Die Inhalte der Hasskommentare beziehen sich am häufigsten auf politische Ansichten: 41 Prozent der Betroffenen sagen, dass sie aufgrund ihrer politischen Meinung angegriffen wurden. Aus Sicht der Befragten sind die Plattformen X (ehemals Twitter), TikTok, Facebook und Instagram besonders häufig Schauplätze von Hass im Netz. Die Meldewege werden zwar insgesamt als einfach zu bedienen bewertet und auch von einigen genutzt, aber offenbar reicht dies nicht aus um den dort verbreiteten Hass nachhaltig zu unterbinden.
Rückzug aus demokratischen Diskurs im Netz
Die Folgen von Hass im Netz umfassen u. a. sozialen Rückzug und einen Rückgang der Online-Aktivitäten. Häufigste Folgen für Betroffene sind psychische Beschwerden und Probleme mit dem Selbstbild. Auch die Meinungsvielfalt leidet darunter: Mehr als die Hälfte aller Befragten gibt an, sich deshalb seltener im Internet zur eigenen politischen Meinung zu bekennen oder sich seltener an Diskussionen zu beteiligen. Unter den direkt von Hass im Netz Betroffenen ist der Anteil noch größer. Die Stimmen derjenigen, die betroffen sind, werden also leiser, wenn der Hass lauter wird. Da Hass im Netz vor allem marginalisierte oder benachteiligte Gruppen betrifft, verstummen im demokratischen Diskurs im Netz vor allem deren Stimmen. Zudem befürchten drei Viertel der Befragten, dass durch Hass im Netz die Gewalt im Alltag zunimmt.
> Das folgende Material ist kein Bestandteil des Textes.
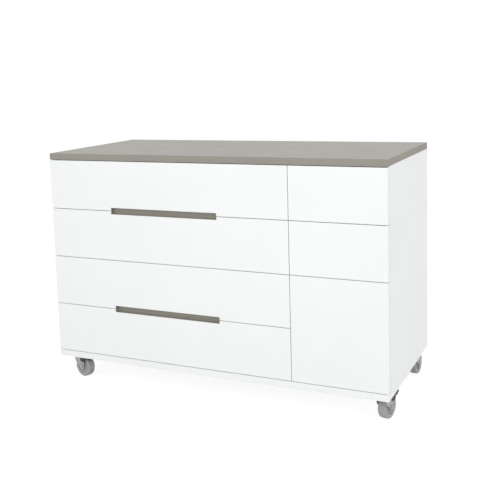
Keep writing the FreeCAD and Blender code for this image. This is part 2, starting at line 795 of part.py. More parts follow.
def fork(unit, name, x, y, heading, braked):
    """A round crown with two legs that carry the axle, and holes for the lever's pins where it is braked."""
    base = unit.body((x, y, "0"), heading)
    crown = unit.sketch(base, "XY_Plane", "crown_low")
    unit.circle(crown, "0", "0", "crown_radius")
    unit.pad(base, crown, "crown_sheet")
    legs = unit.sketch(base, "XZ_Plane")
    unit.outline(legs, [
        ("-0.87 * crown_radius", "crown_top"), ("0.87 * crown_radius", "crown_top"),
        ("crown_radius + 1.2 * leg_sheet", "lever_pivot_up + 0.9 * leg_boss_radius"),
        ("lever_pivot_out + 0.5 * leg_boss_radius", "lever_pivot_up + 0.7 * leg_boss_radius"),
        ("lever_pivot_out + 0.6 * leg_boss_radius", "lever_pivot_up - 0.5 * leg_boss_radius"),
        ("trail + leg_boss_radius", "wheel_radius"), ("trail", "wheel_radius - 0.6 * leg_boss_radius"),
        ("trail - 0.95 * leg_boss_radius", "wheel_radius"),
        ("-0.4 * crown_radius", "wheel_radius + leg_boss_radius"),
        ("-0.5 * crown_radius", "crown_low - 0.6 * leg_boss_radius"),
    ])
    unit.pad(base, legs, "fork_outside", both_ways=True)
    boss = unit.sketch(base, "XZ_Plane")
    unit.circle(boss, "trail", "wheel_radius", "leg_boss_radius")
    unit.pad(base, boss, "fork_outside", both_ways=True)
    space = unit.sketch(base, "XZ_Plane")
    unit.outline(space, [("-2 * crown_radius", "0"), ("lever_end", "0"), ("lever_end", "crown_low"),
                         ("-2 * crown_radius", "crown_low")])
    unit.pocket(base, space, "leg_space")
    bore = unit.sketch(base, "XY_Plane", "crown_low")
    unit.circle(bore, "0", "0", "king_radius + swivel_fit")
    unit.pocket(base, bore, "2 * crown_sheet + 2 * overrun")
    holes = unit.sketch(base, "XZ_Plane")
    unit.circle(holes, "trail", "wheel_radius", "axle_radius")
    if braked:
        unit.circle(holes, "lever_pivot_out", "lever_pivot_up", "lever_pin_radius + lever_pin_fit")
    unit.pocket(base, holes, "fork_outside + 2 * overrun")
    unit.keep(base, "caster_%s_fork" % name)


def wheel_place(x, y, heading):
    """Centre of a wheel that trails its swivel axis."""
    turn = heading + " * 1deg"
    return "%s + trail * cos(%s)" % (x, turn), "%s + trail * sin(%s)" % (y, turn), "wheel_radius"


def wheel(unit, name, x, y, heading):
    """A hub with a thin web and a rubber tread round it, turned about the axle."""
    place = wheel_place(x, y, heading)
    hub = unit.body(place, heading)
    half = unit.sketch(hub, "YZ_Plane")
    boss, rim, web = "boss_width / 2", "tread_width / 2", "hub_web / 2"
    bore, inner = "axle_radius + axle_fit", "hub_radius - hub_rim"
    unit.outline(half, [("-" + boss, bore), (boss, bore), (boss, "hub_boss_radius"), (web, "hub_boss_radius"),
                        (web, inner), (rim, inner), (rim, "hub_radius"), ("-" + rim, "hub_radius"),
                        ("-" + rim, inner), ("-" + web, inner), ("-" + web, "hub_boss_radius"),
                        ("-" + boss, "hub_boss_radius")])
    unit.revolve(hub, half)
    tread = unit.body(place, heading)
    section = unit.sketch(tread, "YZ_Plane")
    flat = "(tread_width / 2 - tread_shoulder)"
    mid = "(tread_width / 2 - 0.3 * tread_shoulder)"
    edge, bend = "wheel_radius - tread_shoulder", "wheel_radius - 0.3 * tread_shoulder"
    unit.outline(section, [("-" + rim, "hub_radius"), (rim, "hub_radius"), (rim, edge), (mid, bend),
                           (flat, "wheel_radius"), ("-" + flat, "wheel_radius"), ("-" + mid, bend),
                           ("-" + rim, edge)])
    unit.revolve(tread, section)
    unit.group([hub, tread], "caster_%s_wheel" % name)


def axle(unit, name, x, y, heading):
    """A riveted axle with a flat head outside each leg."""
    base = unit.body(wheel_place(x, y, heading), heading)
    half = unit.sketch(base, "YZ_Plane")
    leg, end = "fork_outside / 2", "(fork_outside / 2 + axle_head)"
    unit.outline(half, [("-" + end, "0"), (end, "0"), (end, "axle_head_radius"), (leg, "axle_head_radius"),
                        (leg, "axle_radius"), ("-" + leg, "axle_radius"), ("-" + leg, "axle_head_radius"),
                        ("-" + end, "axle_head_radius")])
    unit.revolve(base, half)
    unit.keep(base, "caster_%s_axle" % name)


def brake_lever(unit, name, x, y, heading):
    """A pedal over the wheel, with a skirt, a cheek and a pin outside each leg and a shoe over the tread."""
    base = unit.body((x, y, "0"), heading)
    side = unit.sketch(base, "XZ_Plane")
    cheek_low = "lever_pivot_up - cheek_drop"
    cheek_start, cheek_end = "lever_pivot_out - cheek_length / 2", "lever_pivot_out + cheek_length / 2"
    under = "lever_top - lever_sheet"
    unit.outline(side, [
        ("lever_start", "lever_top"), ("lever_pivot_out", "lever_top"),
        ("lever_end", "lever_top - lever_tail_drop"), ("lever_end", under + " - lever_tail_drop"),
        ("lever_end - lever_skirt", under + " - lever_skirt"), (cheek_end, under + " - lever_skirt"),
        (cheek_end, cheek_low + " + cheek_drop / 2"), ("lever_pivot_out + cheek_length / 4", cheek_low),
        ("lever_pivot_out - cheek_length / 4", cheek_low), (cheek_start, cheek_low + " + cheek_drop / 2"),
        ("lever_start", under),
    ])
    unit.pad(base, side, "lever_outside", both_ways=True)
    space = unit.sketch(base, "XZ_Plane")
    unit.outline(space, [("0", "0"), ("2 * lever_end", "0"), ("2 * lever_end", under + " - lever_tail_drop"),
                         ("lever_end", under + " - lever_tail_drop"), ("lever_pivot_out", under),
                         ("0", under)])
    unit.pocket(base, space, "lever_inside")
    pins = unit.sketch(base, "XZ_Plane")
    unit.circle(pins, "lever_pivot_out", "lever_pivot_up", "lever_pin_radius")
    unit.pad(base, pins, "lever_inside + lever_cheek", both_ways=True)
    gap = unit.sketch(base, "XZ_Plane")
    unit.circle(gap, "lever_pivot_out", "lever_pivot_up", "lever_pin_radius + lever_pin_fit")
    unit.pocket(base, gap, "leg_space")
    shoe = unit.sketch(base, "XZ_Plane")
    ring = "sqrt((wheel_radius + shoe_gap) ^ 2 - (%s - trail) ^ 2)"
    shoe_top = "lever_top - 0.75 * lever_sheet"
    unit.outline(shoe, [("shoe_start", shoe_top), ("shoe_end", shoe_top),
                        ("shoe_end", "wheel_radius + " + ring % "shoe_end"),
                        ("shoe_start", "wheel_radius + " + ring % "shoe_start")])
    unit.pad(base, shoe, "shoe_width", both_ways=True)
    unit.keep(base, "caster_%s_brake_lever" % name)


def casters(unit):
    """Four swivel casters; the front pair has brake levers."""
    caster_plates(unit)
    for name, x, y, heading in caster_corners():
        braked = name.startswith("front")
        fork(unit, name, x, y, heading, braked)
        axle(unit, name, x, y, heading)
        wheel(unit, name, x, y, heading)
        if braked:
            brake_lever(unit, name, x, y, heading)


def main():
    """Build the whole dresser and write one file for each node."""
    os.makedirs("parts", exist_ok=True)
    unit = Dresser()
    carcass(unit)
    bumpers(unit)
    cabinet_runners(unit)
    drawers(unit)
    fittings(unit)
    door(unit)
    casters(unit)
    unit.check_and_save("parts")


main()
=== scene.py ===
"""Visual model of a wide dresser on swivel casters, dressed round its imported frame.

Metres throughout. The origin is on the floor under the middle of the body, X runs to the right as
one faces the fronts, Y runs from the fronts to the back and Z is up.
"""
import json
import logging
import math
from dataclasses import dataclass
from enum import Enum
from typing import Any, Sequence

import bmesh
import bpy
import numpy as np
from mathutils import Matrix, Vector


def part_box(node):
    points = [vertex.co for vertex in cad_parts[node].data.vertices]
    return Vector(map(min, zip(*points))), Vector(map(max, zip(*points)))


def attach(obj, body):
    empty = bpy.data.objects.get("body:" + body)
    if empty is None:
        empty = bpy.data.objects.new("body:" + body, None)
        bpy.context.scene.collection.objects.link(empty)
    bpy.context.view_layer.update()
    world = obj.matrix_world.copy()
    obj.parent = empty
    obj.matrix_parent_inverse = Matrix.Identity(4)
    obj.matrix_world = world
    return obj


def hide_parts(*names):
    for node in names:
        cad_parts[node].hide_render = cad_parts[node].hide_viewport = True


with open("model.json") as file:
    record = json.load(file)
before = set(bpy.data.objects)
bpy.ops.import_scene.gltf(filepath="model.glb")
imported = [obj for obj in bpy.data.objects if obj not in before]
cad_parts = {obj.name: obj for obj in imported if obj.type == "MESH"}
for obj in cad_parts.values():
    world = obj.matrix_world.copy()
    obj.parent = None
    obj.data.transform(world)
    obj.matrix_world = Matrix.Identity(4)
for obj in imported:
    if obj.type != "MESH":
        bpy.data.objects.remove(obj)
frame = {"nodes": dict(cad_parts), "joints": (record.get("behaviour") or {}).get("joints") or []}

Array = np.ndarray
Tree = bpy.types.NodeTree
Socket = bpy.types.NodeSocket
Colour = tuple[float, float, float]
Place = tuple[float, float, float]
Pair = tuple[float, float]
log = logging.getLogger("dresser")

MM = 0.001
SCREW_SPOKES = 24
PIN_SPOKES = 32
RACE_SPOKES = 48
HUB_SPOKES = 64
TREAD_SPOKES = 96
CORNER_CUTS = 3
MERGED_WITHIN = 0.001 * MM
SMOOTH_ANGLE = math.radians(38)
UPRIGHT_UNDER = 0.5
ABOUT_Z = Matrix.Rotation(math.radians(90), 4, "X")


def linear(colour: Colour) -> Colour:
    """Turn a colour as read off a screen into linear light.

    A screen's curve is a straight line for shares up to 0.04045 and a power of 2.4 above it.

    Args:
        colour: Its screen values, 0 to 255.

    Returns:
        Its linear values, 0 to 1.
    """
    share = np.array(colour) / 255.0
    light = np.where(share <= 0.04045, share / 12.92, ((share + 0.055) / 1.055) ** 2.4)
    return tuple(light.tolist())


def corners(node: str) -> tuple[Array, Array]:
    """Lowest and highest corner of a node."""
    low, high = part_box(node)
    return np.array(low), np.array(high)


def joint(name: str) -> dict[str, Any]:
    """The frame's row of a joint, with its place and its axis."""
    return next(row for row in frame["joints"] if row["name"] == name)


# Finishes


class Pattern(Enum):
    """How a finish varies over the surface: the scale of its noise along X, Y and Z."""

    MOTTLED = (1.0, 1.0, 1.0)
    BRUSHED = (1.0, 0.03, 1.0)
    TIMBER = (1.0, 1.0, 0.08)


def ranged(tree: Tree, value: Socket, span: Pair, ends: Pair = (0.0, 1.0)) -> Socket:
    """Carry a value from one range to another.

    Args:
        tree: The node tree.
        value: The value.
        span: The range that it comes from.
        ends: The range that it goes to.

    Returns:
        The carried value.
    """
    node = tree.nodes.new("ShaderNodeMapRange")
    for socket, level in zip(("From Min", "From Max", "To Min", "To Max"), span + ends):
        node.inputs[socket].default_value = level
    tree.links.new(value, node.inputs["Value"])
    return node.outputs["Result"]


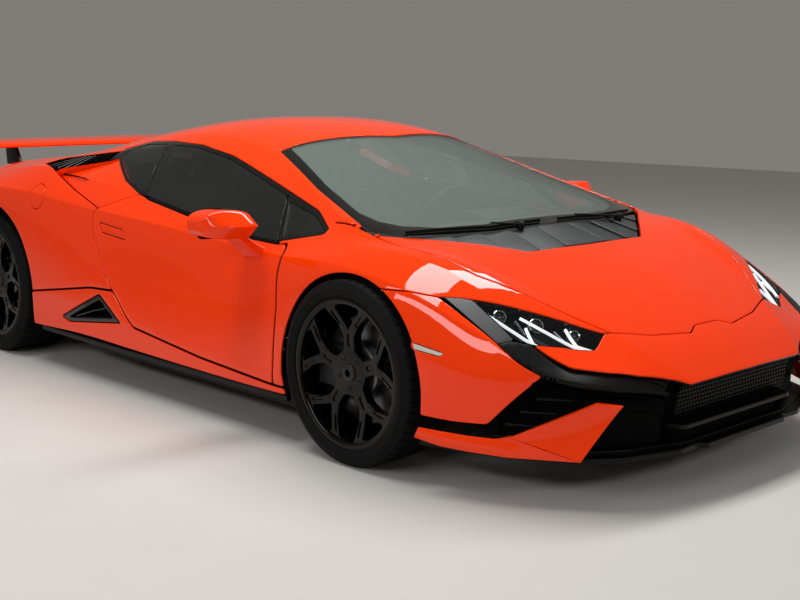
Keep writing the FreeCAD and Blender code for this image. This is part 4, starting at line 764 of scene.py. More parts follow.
piece("nose_panel", panel([nose], depth=16), PAINTED, "chassis", ["front_bumper"],
      "paint")


def on_body(points, drop=0.0):
    """Places (x, v) as points in space, a little under the skin or, below zero, above it."""
    points = np.asarray(points, float)
    return sunk(body, drop)(points[:, 0], points[:, 1])


def fin_row(start, end, count, length, height, drop):
    """Thin fins side by side along a line on the skin, each lying along the car."""
    parts = []
    for x, v in np.linspace(start, end, count):
        path = on_body(stepped([(x - length / 2, v), (x + length / 2, v)], 12), drop)
        ease = np.sin(np.linspace(0.25, np.pi - 0.25, len(path)))
        parts += swept(path, rounded(4, height, 1.5, 3), sizes=np.column_stack([np.ones(len(path)), ease]))
    return parts


pair("fender", panel([fender], depth=10), PAINTED, ["front_fenders"], "paint")
pair("bumper_cheek", panel([cheek, MARKER], depth=10), PAINTED, ["front_bumper"], "paint")
marker_lens = panel([MARKER], sunk(body, 0.5), depth=8, gap=1.5, edge=1.5, pitch=4)
pair("side_marker", marker_lens, ["marker_lens", "marker_lens"], ["front_bumper"], "black_gloss")
lamp_trim = panel([at_v(*TRIM_EDGE)], sunk(body, 2.5), depth=12, gap=3, edge=1.5, pitch=6)
pair("lamp_trim", lamp_trim, ["charcoal_satin", "moulded_black"], ["front_bumper"], "black_matte")
nose_arm = panel([at_v(*ARM_TOP, *ARM_FOOT)], sunk(body, 1.0), depth=14, gap=3, edge=3.5, pitch=6)
nose_arm += fin_row((1990, 3.44), (2225, 2.62), 6, 30, 5, 7)
nose_arm += panel([at_v((1950, 3.36), *NOSE_FOOT[1:5], (2252, 3.3), *ARM_TOP[:0:-1])], sunk(body, 12), depth=8,
                  gap=0, edge=1, pitch=8)
pair("nose_arm", nose_arm, ["satin_black", "moulded_black"], ["front_bumper"], "black_gloss")

# Headlamps: a black housing sunk 42 mm, light guides in two forked strokes, two projectors, and a clear cover.
GUIDES = (((1756, 3.40), (1866, 3.37), (1925, 3.33), (1968, 3.26)),
          ((1900, 3.08), (1925, 3.20), (1948, 3.30)),
          ((1866, 2.90), (1910, 2.80), (1949, 2.71), (1995, 2.63), (2036, 2.56)),
          ((1962, 2.14), (1990, 2.34), (2018, 2.50), (2052, 2.36)))
PROJECTORS = ((1822, 3.16, 19), (1905, 2.62, 21), (1985, 1.98, 15))
PROJECTOR_AXIS = (0.86, 0.36, 0.36)
REFLECTOR_FINS = ((1780, 3.28), (1860, 3.0), (1945, 2.35))
lamp = at_v(*LAMP_EDGE)
pair("lamp_cover", panel([lamp], sunk(body, 1.0), depth=3, gap=3, edge=1.0, pitch=6), ["lamp_cover", "lamp_cover"],
     ["headlamps"], "lamp")
bowl = panel([lamp], sunk(body, 42.0), depth=3, gap=3, edge=1.0, pitch=6)
bowl += wall_band(lamp, body, [(-2.2, 3.5), (-5, 42), (-1.6, 42), (-1.6, 3.5), (-2.2, 3.5)], 6)
pair("lamp_housing", bowl, GLOSS, ["headlamps"], "black_gloss")
guides = []
for run in GUIDES:
    guides += swept(on_body(stepped(np.array(run) * [1, LINE_SCALE], 8) / [1, LINE_SCALE], 16), rounded(9, 9, 2.5, 3))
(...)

Eine überwältigende Mehrheit der Internetnutzer:innen wünscht sich politische Maßnahmen zur Regulierung, Bekämpfung und Prävention von Hass im Netz. Diese umfassen beispielsweise eine Sensibilisierung der Polizei und Justiz, den Ausbau von Beratungsstellen sowie eine stärkere Übernahme von Verantwortung durch die Social Media-Plattformen. 79 Prozent stimmen der Aussage zu, dass Plattformen auch finanzielle Verantwortung für die durch Hass im Netz entstehenden gesellschaftlichen Schäden tragen sollten.
Über die Studie
Die repräsentative Studie „Lauter Hass – leiser Rückzug. Wie Hass im Netz den demokratischen Diskurs bedroht.“ ist die umfangreichste Untersuchung seit 2019 zur Wahrnehmung und den Folgen von Hass im Netz in Deutschland. Mehr als 3000 Internetnutzer:innen aus Deutschland ab 16 Jahren wurden zwischen Oktober und November 2023 befragt. Die Studie wurde von Das NETTZ, der Gesellschaft für Medienpädagogik und Kommunikationskultur (GMK), HateAid und den Neuen deutschen Medienmacher*innen im Rahmen des Kompetenznetzwerks gegen Hass im Netz durchgeführt.